Il y avait dès lors une précaution à prendre, étant celle d’auditionner l’intéressé. Il y a de ce fait une faute dans le chef de l’employeur et l’intéressé réclame de ce chef réparation d’un dommage évalué à l’équivalent d’un mois de rémunération. La cour alloue ce montant, en l’arrondissant. C’est dès lors une somme de 3.500 € qui est allouée, au titre de dommage moral. Celui-ci ne constitue pas de la rémunération et l’indemnité n’est dès lors pas soumise aux cotisations de sécurité sociale.

Intérêt de la décision

L’arrêt rendu par la cour du travail le 19 août 2016 est intéressant au moins à deux égards :

1. Il fait un examen très complet et rigoureux des conditions d’exercice du droit à l’interruption de carrière, rappelant que celui-ci est fondé, pour le personnel contractuel et statutaire des administrations communales, sur la loi du 22 janvier 1985, la C.C.T. 77bis n’étant pas applicable au secteur public vu l’exclusion du champ d’application de celui-ci contenue à la loi du 5 décembre 1968.

2. En ce qui concerne l’obligation de motivation, la cour du travail reprend la décision de la Cour de cassation du 12 octobre 2015, qui a fait grand bruit.
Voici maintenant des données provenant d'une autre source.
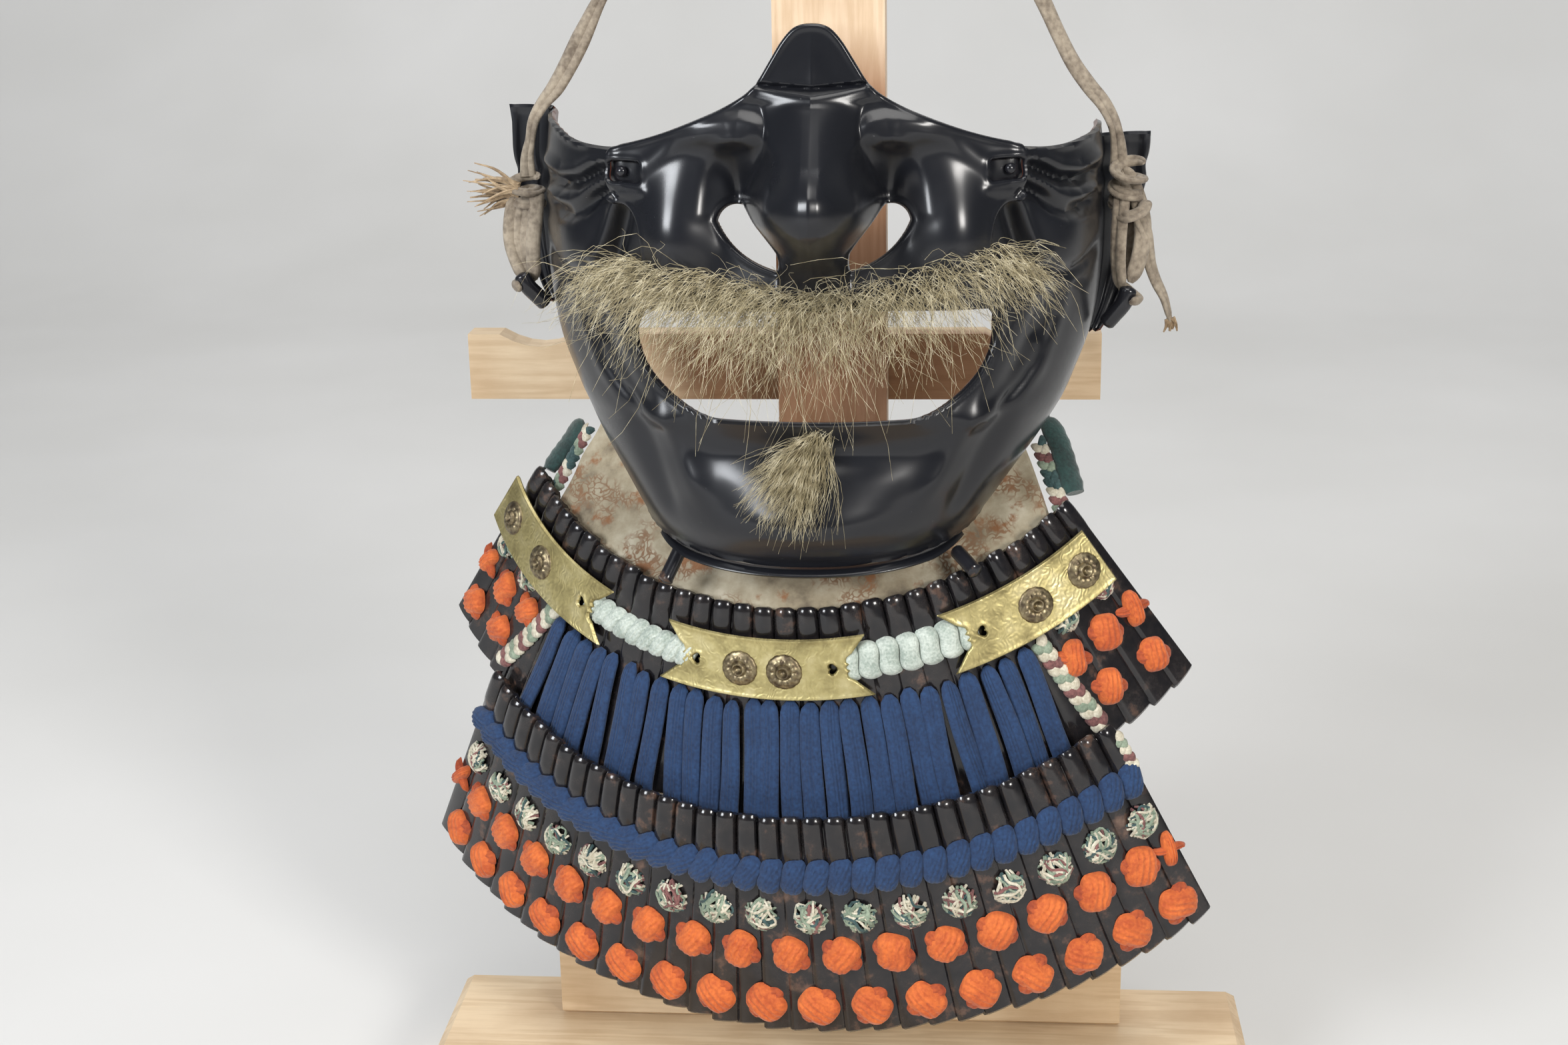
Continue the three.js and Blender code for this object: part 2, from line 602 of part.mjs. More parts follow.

Les opinions étaient très partagées, avant que la Cour de cassation ne prenne position dans cet arrêt de principe (à la motivation très succincte) et il a été écrit que celui-ci mettait un terme à la controverse. Ceci n’est cependant pas le cas, puisque, dans un jugement du 14 avril 2016 (Trib. trav. fr. Bruxelles, 14 avril 2016, R.G. 14/13.388/A – précédemment commenté), le Tribunal du travail francophone de Bruxelles a interrogé la Cour constitutionnelle eu égard à l’obligation des employeurs du secteur privé de motiver le licenciement dans les conditions prévues par la C.C.T. n° 109 du Conseil national du Travail. Deux questions ont été posées, la première portant sur la constitutionnalité de la différence de traitement entre le travailleur contractuel et le travailleur statutaire, la seconde visant la question de l’audition préalable au licenciement (n° 6409 FR).